In 2010 I worked as a NUKE instructor at Reliance Mediaworks in Mumbai. Later I began six months working as Digital Effects Supervisor Cum CG Supervisor at GEON Studios, Mumbai. In this capacity I oversaw directly about 70 artists working on international film projects, 3D feature conversion support services, and domestic Indian TV visual effects.

In 2011 I returned to the USA where I was employed as technical compositor on a number of feature film projects and some advertising projects. I supervised projects for this company in 2012 and 2013.

During the late 1990’s and early 2000’s I began researching production command and control systems and methods. I experimented with Microsoft Project and other tools.


Authoring

In 2009 I began authoring a blog, The Art of CG Supervision. This is dedicated to management theory and practice in Visual Effects post production. I have a unique view of this based on my knowledge of production management. 


General Education

At the time I began my career, not a single university anywhere offered a degree program in the art of computer graphics or visual effects. Since that time I have been largely self-taught.   In secondary school and college I studied general art, design and color theory, photography, sculpture, graphics, architectural design and film aesthetics.

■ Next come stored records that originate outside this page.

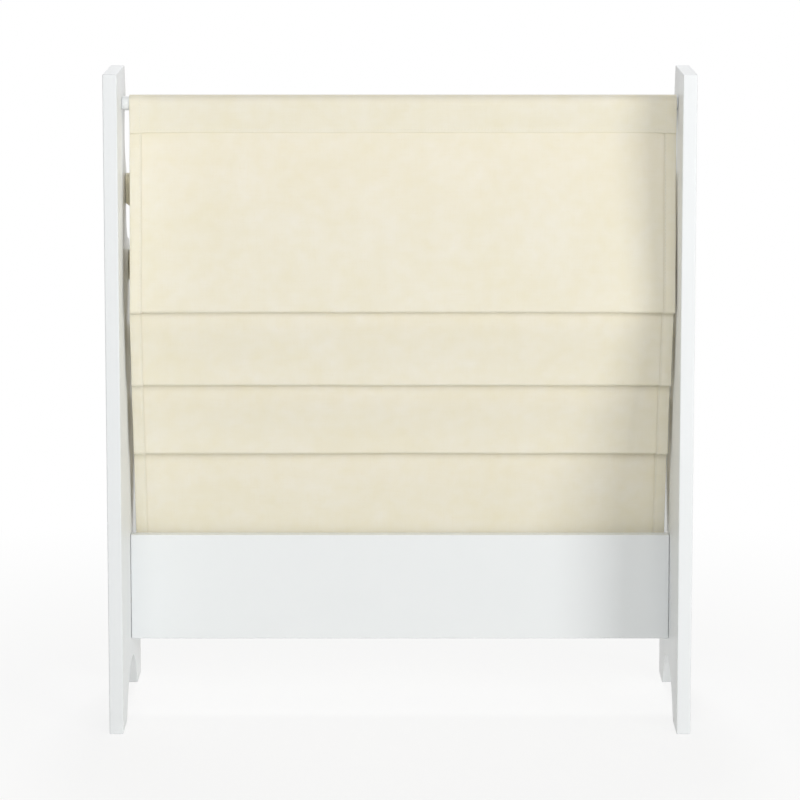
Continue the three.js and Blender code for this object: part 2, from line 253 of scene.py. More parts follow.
# Unbleached cotton canvas in a plain weave: dull and cream, with thick and thin threads and a soft
# mottle, and light from behind comes through it warm. The real threads lie 0.5 mm apart, too fine
# to show, so they are drawn 1.3 mm apart. Each colour lies over the last by the share that its span
# makes of a pattern.
def cottonCanvas(tree):
    look = {
        "ground": "#F8F4E5",
        "warm": "#F4EED6",
        "slub": "#EEE4C8",
        # painted shade: the hollows between the threads are coloured a darker cream, as shade would fall
        # there
        "paintedWeaveShade": "#E8DBBB",
        "warmSpan": noiseSpan,
        "slubSpan": {"From Min": 1.05, "From Max": 1.45, "To Max": 0.2},
        "paintedWeaveShadeSpan": {"From Max": 0.6, "To Min": 0.14, "To Max": 0},
        "through": "#FFD58C",
        "throughShare": 0.08,
        "threadPitch": 1.3,
        "threadHeight": 0.12,
        "threadStrength": 0.3,
        "slubLength": 26,
        "slubWidth": 1.6,
        "slubHeightShare": 0.5,
        "mottleSize": 60,
        "blotchSize": 16,
    }
    flat = addNode(tree, "UVMap", {"uv_map": "clothLength"})
    pitch = scaleFor(look["threadPitch"])
    threads = addNode(tree, "VectorMath", {"operation": "SCALE", 0: flat, "Scale": pitch})
    parts = addNode(tree, "SeparateXYZ", {"Vector": threads})
    ridges = []  # the warp's and the weft's round threads
    for axis in ("X", "Y"):
        half = addNode(tree, "Math", {"operation": "PINGPONG", 0: parts.outputs[axis], 1: 0.5})
        angle = addNode(tree, "Math", {"operation": "MULTIPLY", 0: half, 1: math.pi})
        ridges.append(addNode(tree, "Math", {"operation": "SINE", 0: angle}))
    overUnder = addNode(tree, "TexChecker", {"Vector": threads, "Scale": 1}).outputs["Fac"]
    weave = addNode(tree, "Mix", {"data_type": "FLOAT", 0: overUnder, 2: ridges[0], 3: ridges[1]})

    share, size = look["slubWidth"] / look["slubLength"], scaleFor(look["slubWidth"])
    ways = []
    for stretch in ((1, share, 1), (share, 1, 1)):
        way = addNode(tree, "Mapping", {"Vector": flat, "Scale": stretch})
        ways.append(addNode(tree, "TexNoise", {"Vector": way, "Scale": size, "Detail": 1}))
    slubs = addNode(tree, "Math", {"operation": "ADD", 0: ways[0], 1: ways[1]})
    mottle = addNode(tree, "TexNoise", {"Vector": flat, "Scale": scaleFor(look["mottleSize"]), "Detail": 3})
    blotch = addNode(tree, "TexNoise", {"Vector": flat, "Scale": scaleFor(look["blotchSize"]), "Detail": 2})
    both = addNode(tree, "Math", {"operation": "ADD", 0: mottle, 1: blotch})
    patches = addNode(tree, "Math", {"operation": "MULTIPLY", 0: both, 1: 0.5})

    colour = toLinear(look["ground"])
    # the last of these layers is the painted shade in the weave's hollows
    for name, pattern in (("warm", patches), ("slub", slubs), ("paintedWeaveShade", weave)):
        share = addNode(tree, "MapRange", look[f"{name}Span"] | {"Value": pattern})
        tone = toLinear(look[name])
        colour = addNode(tree, "Mix", {"data_type": "RGBA", 0: share, 6: colour, 7: tone}).outputs[2]
    slubHeight = addNode(tree, "Math", {"operation": "MULTIPLY", 0: slubs, 1: look["slubHeightShare"]})
    height = addNode(tree, "Math", {"operation": "ADD", 0: weave, 1: slubHeight})
    face = bumpedSurface(
        tree, height, look["threadStrength"], look["threadHeight"],
        {
            "Base Color": colour, "Roughness": 0.92, "Specular IOR Level": 0.2,
            "Sheen Weight": 0.1, "Sheen Roughness": 0.6,
        },
    )
    glow = addNode(tree, "BsdfTranslucent", {"Color": toLinear(look["through"])})
    return addNode(tree, "MixShader", {0: look["throughShare"], 1: face, 2: glow})


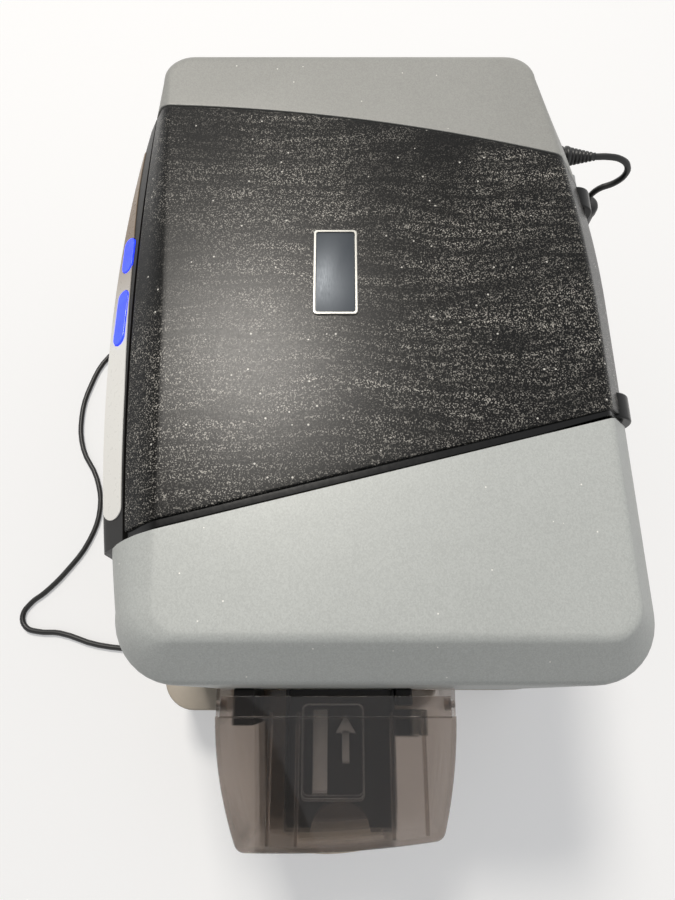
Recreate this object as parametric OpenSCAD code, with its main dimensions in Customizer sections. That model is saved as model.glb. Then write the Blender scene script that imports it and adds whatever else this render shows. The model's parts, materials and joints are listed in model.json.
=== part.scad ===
/* [Casing] */
// Height of the closed printer above the desk
body_h = 249; // [244:0.5:256]
// Distance from the origin to the far end wall
far_x = 217.5; // [212:0.5:226]
// Distance from the origin to the end wall that carries the hopper
near_x = 128; // [126:0.5:134]
// How far the silver front bows out at its deepest point
front_y = 121; // [118:0.5:124]
// How far the back wall stands from the origin
back_y = 121.5; // [119:0.5:123]
// Height of the sloped band round the top
band_h = 20; // [16:0.5:24]
// Inward run of the sloped band at the hopper end
band_near = 17; // [13:0.5:21]
// Inward run of the sloped band at the far end
band_far = 22; // [16:0.5:26]
// How far the front panel stands proud of the silver ends
front_proud = 4; // [2:0.5:6]
// Wall of the moulded casings
wall = 2.6; // [2:0.1:3.2]
// Plan radius of the outer corners
corner_r = 28; // [22:1:34]
// Plan radius of the corners at the top edge
crease_r = 14; // [10:1:18]
// Gap round the cover and between casings
gap = 0.8; // [0.5:0.1:1.2]

/* [Base] */
// Height of the rubber feet
foot_h = 10; // [8:0.5:12]
// Radius of a rubber foot
foot_r = 10; // [7:0.5:13]
// Height of the base tray's top edge above the desk
base_top = 62; // [56:1:68]
// Floor of the base tray
floor_t = 3; // [2.4:0.2:4]
// How far the base stands out under the hopper
apron = 12.5; // [10:0.5:16]

/* [Top cover] */
// Height of the hinge axis below the top
hinge_drop = 23; // [21:0.5:26]
// Distance of the hinge axis from the origin
hinge_y = 114; // [112:0.5:115.5]
// Radius of the hinge knuckle beside the hopper end
knuckle_r = 11; // [10:0.5:11]
// Radius of the far hinge knuckle
far_knuckle_r = 8; // [7:0.5:9]
// Length of a hinge knuckle
knuckle_len = 13; // [10:1:16]
// Radius of a hinge pin
pin_r = 2.5; // [2:0.1:3]
// Width of the sunk rim beside the hopper end
rim_w = 3.6; // [2.5:0.2:5]
// Depth of that rim
rim_d = 1.4; // [0.8:0.1:1.8]
// Length of the badge plate
badge_l = 47; // [40:1:54]
// Width of the badge plate
badge_w = 21; // [17:1:25]

/* [Front panel] */
// Height at which the cover ends and the light strip begins, below the top
strip_drop = 9; // [8:0.5:10]
// Thickness of the light strip
strip_t = 1.6; // [1.2:0.1:1.9]
// Length of the short button
pause_l = 20; // [16:1:24]
// Length of the long button
power_l = 30; // [24:1:34]
// Width of both buttons
button_w = 8; // [6:0.5:9]
// Travel of a button
button_travel = 1.5; // [1:0.1:2]

/* [Card path] */
// Width of a card
card_w = 54; // [54:0.5:56]
// Height of the card path above the desk
card_z = 118; // [116:0.5:120]
// Sideways place of the path's middle line
path_y = -11.5; // [-13:0.5:-10]
// Radius of the driven rollers
roller_r = 9; // [8:0.5:10]
// Radius of the roller shafts
shaft_r = 3; // [2.5:0.1:3.5]
// Radius of the tacky cleaning roller
clean_r = 8; // [7:0.5:9]
// Place of the platen roller along the path
platen_x = -10; // [-14:1:-8]
// Module of the drive gears
gear_m = 1; // [0.9:0.05:1]
// Width of the drive gears
gear_w = 6; // [5:0.5:7]
// Thickness of the steel chassis plates
plate_t = 2; // [1.5:0.1:2.5]

/* [Ribbon] */
// Height of the ribbon spools above the card path
spool_rise = 47; // [45:1:50]
// Half the distance between the spools
spool_half = 38; // [37:0.5:40]
// Radius of a spool flange
flange_r = 17; // [15:0.5:18]
// Radius of the ribbon left on the supply spool
supply_r = 14; // [10:0.5:15]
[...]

I was invited to attend Harvard, Northwestern, Pepperdine, Stanford, NY University, Brown, and numerous other institutions. For personal reasons I declined these offers. I believe my decision put me at the exact right place at the right time to be a key player in the early adoption of computer graphics.


Conclusion


I believe my unique combination of leadership skills, technical skills, production and compositing methods knowledge and personnel training and mentoring make me the ideal candidate for this and similar positions. I believe the work I have completed over 40 years is the effort equivalent of many degrees. I believe my unique position in the early development of this business gives me a distinctive view on current globalization and market conditions in the business.